Tue Mar 4 07:24:32 EST 2014

On 04 Mar 2014, at 12:09, Guillaume Smet <guillaume.smet at gmail.com> wrote:

> On Tue, Mar 4, 2014 at 11:09 AM, Emmanuel Bernard
> <emmanuel at hibernate.org> wrote:
>> I would like to separate the notion of autosuggestion from the wildcard problem. To me they are separate and I would love to Hibernate Search to offer an autosuggest and spell checker API.
> 
> AFAICS from the changelog of each version, autosuggest is still a vast
> work in progress in Lucene/Solr.

So? :)

> 
>> Back to wildcard. If we have an analyser stack that separates normaliser filters from filters generating additional tokens (see my email [AND]), then it is piece of cake to apply the right filters, raise an exception if someone tries to wildcard on ngrams, and simply ignore the synonym filter.
> 
> In theory, yes.
> 
> But for the tokenization, we use WhitespaceTokenizer and
> WordDelimiterFilter which generates new tokens (for example, depending
> on the options you use, you can index wi-fi as wi and fi, wi-fi and
> wifi).

Ok that poses a problem for the wildcard if wi and if are separated. But I don’t think it’s an issue for the AND case as we would get the expected query:
- hotel AND wi-fi
- hotel AND wi AND fi

And to be fair, how do you plan to make wildcard and wi fi work together in Lucene (any solution available).
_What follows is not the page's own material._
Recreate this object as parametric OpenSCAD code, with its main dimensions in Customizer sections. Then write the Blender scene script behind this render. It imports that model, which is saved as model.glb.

The solution I can think of is to index the property with an analyzer stack that does not split words like that in two tokens.

> 
> The problem of this particular filter is also that we put it after the
> ASCIIFoldingFilter because we want the input to be as clean as
> possible but before the LowerCaseFilter as WordDelimiterFilter can do
> its magic on case change too.
> 
> If you separate normalizer from tokenizer, I don't think it's going to
> be easy to order them adequately.